Other software products are also using elements of autonomic computing. Omer Rana says that they are making their presence felt in the data centres - an area where self-management has begun to describe a technological requirement, particularly in areas like power management - a field that HP has developed further.
Data centre controls
Autonomic computing concepts have perhaps been applied most conspicuously in virtualised data centres. Rana points out a way in which the autonomic theory can work. “Consider a hypothetical data centre that serves a number of companies,” he says. “One of these companies needs to use seven servers, while another organisation uses three servers - the former pays £5 an hour per server, while the latter pays £7 an hour. Now suppose a third organisation wants to use this data centre, and is prepared to pay £100 an hour; am I able to manipulate the capacity to allow this third organisation?”

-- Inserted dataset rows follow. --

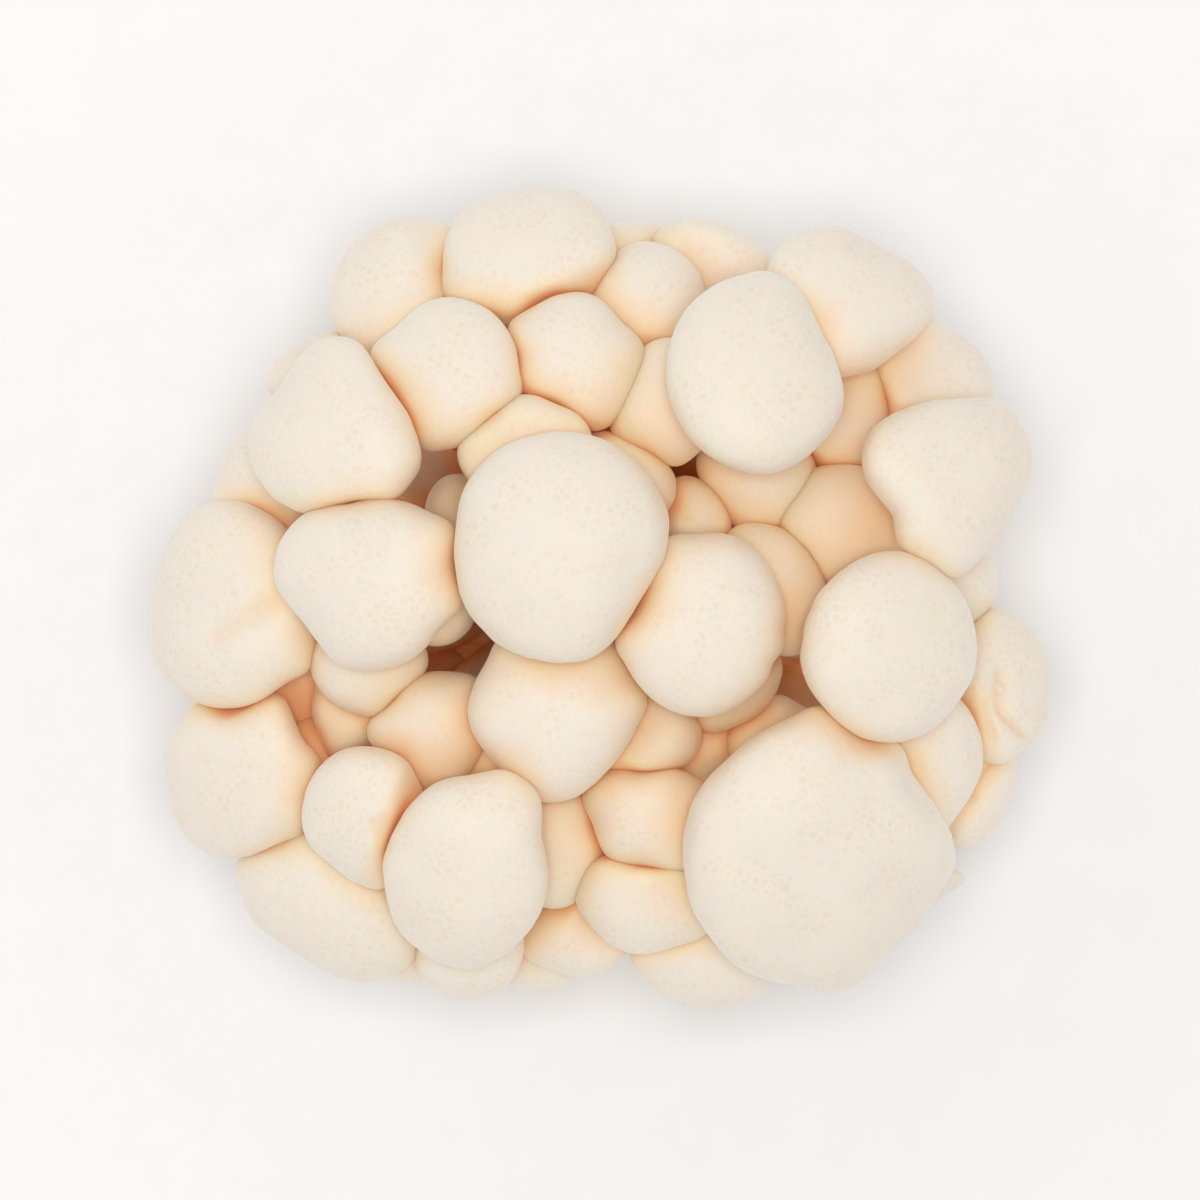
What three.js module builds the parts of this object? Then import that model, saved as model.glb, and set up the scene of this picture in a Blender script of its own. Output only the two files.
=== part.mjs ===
// A cluster of white beech mushrooms, as it is cut from its growing bottle: fifty-nine
// mushrooms of very different ages that rise from one grown-together foot and press their
// caps against each other. Millimetres, +Z up, the foot's cut face on z = 0.
import * as THREE from 'three';

// ---- Driving sizes ----
const CROWN_WIDTH = 100; // across the caps, left to right
const CROWN_LEVEL = 82; // height of the tallest mushroom's cap rim above the cut face
const FOOT_HEIGHT = 24; // from the cut face to where the stems part
const FOOT_RADIUS = 31; // of the foot where the stems part
const FOOT_CUT_RADIUS = 27; // of the cut face that the cluster stands on
const STEM_FILL = 0.7; // share of the foot's upper face that stems cover
const GAP = 0.3; // clearance between any two pieces

// ---- How a mushroom grows ----
const STEM_SHARE = 0.12; // how much more a stem thickens for each millimetre of its cap's radius
const STEM_FOOT_SWELL = 0.45; // how much thicker a stem is at the foot
const STEM_RISE = 1.6; // above 1, a stem leaves the foot outwards and ends upright
const FEET_SPREAD = 2; // 2 sets the outermost stems on the foot's edge; less draws them in
const STEM_LEVELS = [0, 6, 13, 23, 35, 48]; // heights of the stem sections above where the stems part
const STEM_NECK = 3; // the highest section stays this far below the cap
const DOME_BASE = 2.4; // dome height of the smallest button
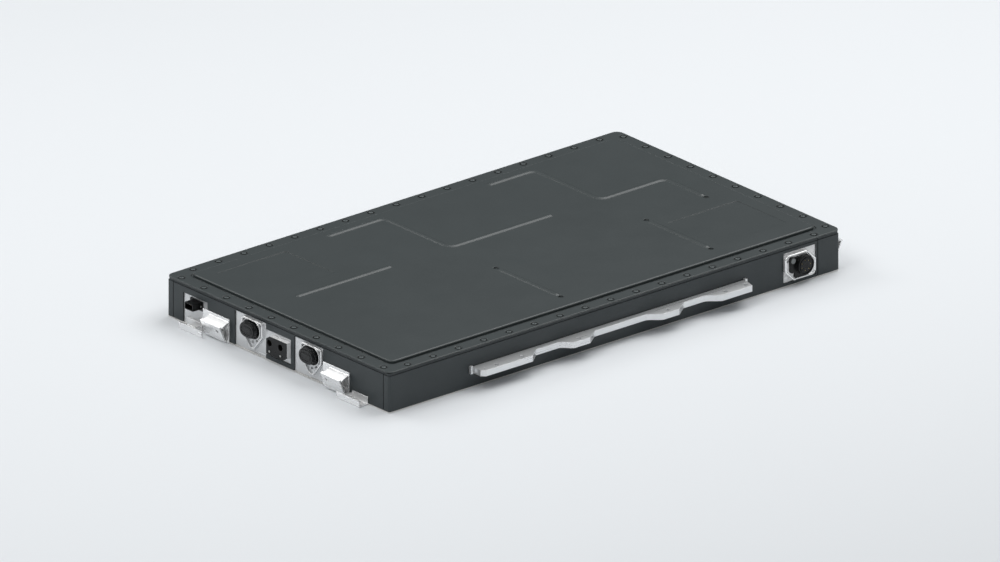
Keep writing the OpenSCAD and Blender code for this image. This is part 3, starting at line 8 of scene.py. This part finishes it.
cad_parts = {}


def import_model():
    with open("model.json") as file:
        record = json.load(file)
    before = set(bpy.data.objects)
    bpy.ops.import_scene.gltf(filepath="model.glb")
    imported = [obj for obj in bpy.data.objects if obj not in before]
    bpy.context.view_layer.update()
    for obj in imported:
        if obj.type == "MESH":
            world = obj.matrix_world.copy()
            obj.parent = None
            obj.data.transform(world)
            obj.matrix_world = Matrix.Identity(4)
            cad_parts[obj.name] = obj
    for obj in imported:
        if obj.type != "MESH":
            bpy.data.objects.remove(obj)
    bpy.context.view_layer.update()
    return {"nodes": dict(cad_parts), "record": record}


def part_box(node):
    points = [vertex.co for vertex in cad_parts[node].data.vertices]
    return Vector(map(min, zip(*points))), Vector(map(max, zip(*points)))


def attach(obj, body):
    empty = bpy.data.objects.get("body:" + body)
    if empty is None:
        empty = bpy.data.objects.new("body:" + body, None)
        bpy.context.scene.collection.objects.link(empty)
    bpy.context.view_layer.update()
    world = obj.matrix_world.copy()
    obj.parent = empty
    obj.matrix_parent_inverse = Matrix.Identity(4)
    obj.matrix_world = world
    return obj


# Metres throughout: X along the pack with its connector end at -X, Y across it, Z up.

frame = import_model()
NODES = frame["nodes"]


# Materials

def srgb(r, g, b):
    """Linear colour from display values of 0 to 255."""
    def lin(c):
        c = c / 255
        return c / 12.92 if c <= 0.04045 else ((c + 0.055) / 1.055) ** 2.4
    return (lin(r), lin(g), lin(b), 1)


def mixed(c, f):
    """The colour c made lighter or darker by the factor f."""
    return tuple(max(0, min(1, v * f)) for v in c[:3]) + (1,)


# Radii of the small rounds that the shading shows on sharp edges
METAL_EDGE = 0.0016
PLASTIC_EDGE = 0.001


class Mat:
    """A node material on the object's own coordinates, in metres."""

    # The colour sockets of a Mix node, by number because their names repeat
    MIX_FACTOR, MIX_A, MIX_B = 0, 6, 7
    MIX_COLOR = 2

    def __init__(self, name, **inputs):
        self.m = bpy.data.materials.new(name)
        self.m.use_nodes = True
        self.t = self.m.node_tree
        self.b = next(n for n in self.t.nodes if n.type == "BSDF_PRINCIPLED")
        for key, value in inputs.items():
            self.b.inputs[key.replace("_", " ")].default_value = value
        self.co = self.t.nodes.new("ShaderNodeTexCoord").outputs["Object"]
        self.normal = None

    def edges(self, radius):
        """Small rounds on every sharp edge, in the shading only."""
        n = self.node("ShaderNodeBevel", samples=6)
        n.inputs["Radius"].default_value = radius
        self.normal = n.outputs["Normal"]
        self.t.links.new(self.normal, self.b.inputs["Normal"])
        return self

    def node(self, kind, **settings):
        n = self.t.nodes.new(kind)
        for key, value in settings.items():
            setattr(n, key, value)
        return n

    def stretch(self, scale):
        """The coordinates scaled, so that a noise on them draws out where scale is small."""
        n = self.node("ShaderNodeMapping")
        n.inputs["Scale"].default_value = scale
        self.t.links.new(self.co, n.inputs["Vector"])
        return n.outputs["Vector"]

    def noise(self, scale, detail=3, rough=0.55, along=None, seed=0):
        n = self.node("ShaderNodeTexNoise", noise_dimensions="4D")
        n.inputs["Scale"].default_value = scale
        n.inputs["Detail"].default_value = detail
        n.inputs["Roughness"].default_value = rough
        n.inputs["W"].default_value = seed
        self.t.links.new(self.stretch(along) if along else self.co, n.inputs["Vector"])
        return n.outputs["Fac"]

    def ramp(self, fac, stops):
        """Colours or grey levels at places from 0 to 1."""
        n = self.node("ShaderNodeValToRGB")
        while len(n.color_ramp.elements) < len(stops):
            n.color_ramp.elements.new(0.5)
        for e, (p, c) in zip(n.color_ramp.elements, stops):
            e.position = p
            e.color = c if isinstance(c, tuple) else (c, c, c, 1)
        self.t.links.new(fac, n.inputs["Fac"])
        return n.outputs["Color"]

    def mix(self, fac, a, b, how="MIX"):
        n = self.node("ShaderNodeMix", data_type="RGBA", blend_type=how)
        for sock, value in ((self.MIX_FACTOR, fac), (self.MIX_A, a), (self.MIX_B, b)):
            if isinstance(value, (float, int, tuple)):
                n.inputs[sock].default_value = value
            else:
                self.t.links.new(value, n.inputs[sock])
        return n.outputs[self.MIX_COLOR]

    def color(self, out):
        self.t.links.new(out, self.b.inputs["Base Color"])

    def painted_crevice_shade(self, reach, dark):
        """Painted shade: a factor for the colour, down to dark where another surface stands closer
        than reach.
        """
        n = self.node("ShaderNodeAmbientOcclusion", samples=6)
        n.inputs["Distance"].default_value = reach
        return self.ramp(n.outputs["AO"], [(0.35, dark), (0.8, 1.0)])

    def rough(self, fac, lo, hi):
        self.t.links.new(self.ramp(fac, [(0.3, lo), (0.7, hi)]), self.b.inputs["Roughness"])

    def bump(self, fac, height, strength=1.0):
        n = self.node("ShaderNodeBump")
        n.inputs["Strength"].default_value = strength
        n.inputs["Distance"].default_value = height
        self.t.links.new(fac, n.inputs["Height"])
        if self.normal:
            self.t.links.new(self.normal, n.inputs["Normal"])
        self.normal = n.outputs["Normal"]
        self.t.links.new(self.normal, self.b.inputs["Normal"])


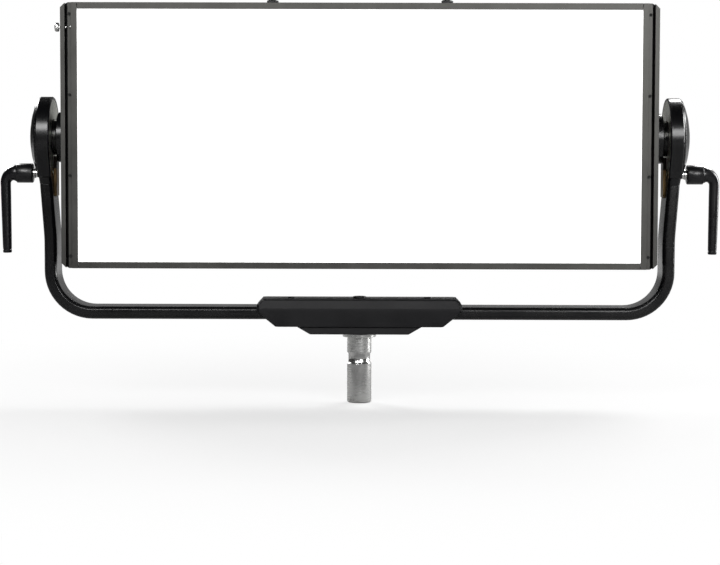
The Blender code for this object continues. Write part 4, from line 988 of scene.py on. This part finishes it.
# ------------------------------------------------------ stage, light and camera
def make_floor():
    """Pale round floor that fades to white around it.

    To light and reflections it is dim, and bright only far behind.
    """
    fade_start, fade_end, fade_low = 0.15, 0.90, 0.62
    bright_start, bright_end, bright_most = 0.6, 1.8, 0.55
    cloud_size, dim_shade = 0.30, (0.20, 0.20, 0.20, 1.0)
    made = bpy.data.materials.new("studio_floor")
    made.use_nodes = True
    tree = made.node_tree
    shader = tree.nodes["Principled BSDF"]
    place = add(tree, "TexCoord").outputs["Object"]
    far = tree.nodes.new("ShaderNodeVectorMath")
    far.operation = "LENGTH"
    tree.links.new(place, far.inputs[0])
    fade = spread(tree, far.outputs["Value"], fade_low, 1.0, fade_start, fade_end)
    cloud = spread(tree, noise(tree, cloud_size), 0.0, 1.0, *CLOUD)
    paint = blend(tree, cloud, (0.42, 0.42, 0.42), (0.44, 0.44, 0.44))
    tree.links.new(paint, shader.inputs["Base Color"])
    shader.inputs["Roughness"].default_value = 0.7
    glow = add(tree, "Emission", Color=WHITE, Strength=1.0)
    dim = add(tree, "BsdfDiffuse", Color=dim_shade)
    behind = add(tree, "SeparateXYZ", Vector=place).outputs["Y"]
    away = spread(tree, behind, 0.0, bright_most, bright_start, bright_end)
    lit = add(tree, "MixShader", Fac=away)
    seen = add(tree, "LightPath").outputs["Is Camera Ray"]
    pale = add(tree, "MixShader", Fac=fade)
    floor_shader = add(tree, "MixShader", Fac=seen)
    tree.links.new(shader.outputs[0], pale.inputs[1])
    tree.links.new(glow.outputs[0], pale.inputs[2])
    tree.links.new(dim.outputs[0], lit.inputs[1])
    tree.links.new(glow.outputs[0], lit.inputs[2])
    tree.links.new(lit.outputs[0], floor_shader.inputs[1])
    tree.links.new(pale.outputs[0], floor_shader.inputs[2])
    tree.links.new(floor_shader.outputs[0], tree.nodes["Material Output"].inputs["Surface"])
    shape = bmesh.new()
    bmesh.ops.create_circle(shape, cap_ends=True, radius=FLOOR_RADIUS, segments=96)
    mesh = bpy.data.meshes.new("floor")
    shape.to_mesh(mesh)
    shape.free()
    mesh.materials.append(made)
    floor = bpy.data.objects.new("floor", mesh)
    floor.location.z = cad_box[0].z - FLOOR_DROP
    bpy.context.scene.collection.objects.link(floor)


def soft_light(name, place, target, size, power):
    """A rectangular light that the camera doesn't see, turned to a point."""
    data = bpy.data.lights.new(name, "AREA")
    data.shape = "RECTANGLE"
    data.size, data.size_y = size
    data.energy = power
    made = bpy.data.objects.new(name, data)
    made.location = place
    made.rotation_euler = (Vector(target) - Vector(place)).to_track_quat("-Z", "Y").to_euler()
    made.visible_camera = False
    bpy.context.scene.collection.objects.link(made)


def make_world():
    """White to look at, and to the lamp's surfaces a white backdrop behind it in a dim room."""
    backdrop_start, backdrop_full = 0.60, 0.90
    backdrop_left, backdrop_left_full = -0.30, -0.12
    backdrop_strength, top_start, top_end = 0.30, 0.15, 0.40
    room = 0.02
    world = bpy.data.worlds.new("studio")
    bpy.context.scene.world = world
    world.use_nodes = True
    tree = world.node_tree
    surround = tree.nodes["Background"]
    parts = add(tree, "SeparateXYZ", Vector=add(tree, "TexCoord").outputs["Generated"])
    behind = spread(tree, parts.outputs["Y"], 0.0, 1.0, backdrop_start, backdrop_full)
    inside = spread(tree, parts.outputs["X"], 0.0, 1.0, backdrop_left, backdrop_left_full)
    below_top = spread(tree, parts.outputs["Z"], backdrop_strength, 0.0, top_start, top_end)
    backdrop = calculate(tree, "MULTIPLY", calculate(tree, "MULTIPLY", behind, inside), below_top)
    tree.links.new(calculate(tree, "ADD", backdrop, room), surround.inputs["Strength"])
    surround.inputs["Color"].default_value = WHITE
    white = add(tree, "Background", Color=WHITE, Strength=1.0)
    seen = add(tree, "LightPath").outputs["Is Camera Ray"]
    mix = add(tree, "MixShader", Fac=seen)
    tree.links.new(surround.outputs[0], mix.inputs[1])
    tree.links.new(white.outputs[0], mix.inputs[2])
    tree.links.new(mix.outputs[0], tree.nodes["World Output"].inputs["Surface"])


def make_camera():
    """Straight in front at the pivots' height, looking a little down."""
    data = bpy.data.cameras.new("camera")
    data.lens = CAMERA_LENS
    data.sensor_width = 36.0
    data.clip_start = 0.05
    made = bpy.data.objects.new("camera", data)
    yaw = Matrix.Rotation(CAMERA_YAW, 4, "Z")
    pitch = Matrix.Rotation(QUARTER + CAMERA_PITCH, 4, "X")
    roll = Matrix.Rotation(CAMERA_ROLL, 4, "Z")
    made.matrix_world = Matrix.Translation(CAMERA_PLACE) @ (yaw @ pitch @ roll)
    bpy.context.scene.collection.objects.link(made)
    bpy.context.scene.camera = made


def make_stage():
    make_floor()
    make_world()
    for name, (place, size, power) in LIGHTS.items():
        soft_light(name, place, LIT_POINT, size, power)
    make_camera()
    bpy.context.scene.view_settings.view_transform = "Standard"


# ---------------------------------------------------------------------- build
def build():
    dress_nodes()
    make_spigot()
    make_casting_screws()
    make_latch()
    for label, side in SIDES.items():
        make_hub(label, side)
        make_lock_screw(label, side)
        make_lever(label, side)
        make_rail_screws(label)
        make_top_screw(label)
        make_handle(label)
    for label in ("a", "b"):
        make_knob(label)
        make_dial_ticks(label)
        make_button(label)
    make_rear_screws()
    make_power_pins()
    make_control_pins()
    make_network_contacts()
    make_screen()
    make_stage()


build()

On the face of it, this appears to be a simple dilemma to resolve; any service provider tasked with maximising revenue will be happy to accept customers paying over the odds.
The problem facing data centre providers is that it will be tied to particular service-level agreements (SLAs) and the penalties it faces for non-delivery of services could negate the extra revenue it makes. But Rana says that this is the sort of calculation autonomic computing was designed to do.
“It all depends what the SLAs say - autonomics will help me answer the problem, and will work out whether migrating the new company’s workload would make revenues even if the SLAs are violated. Given that most data centres don’t operate at full capacity, autonomic computing techniques can be used to calculate a multi-priority optimisation problem.”
But, like Ellis, Rana sees a problem with removing humans from the loop entirely - there’s a psychological element involved too. For example, one of the challenges facing data centre managers is the way to incorporate factors such as server density and power consumption; for Rana there are levels of complexity here that would be an ideal fit for autonomic computing.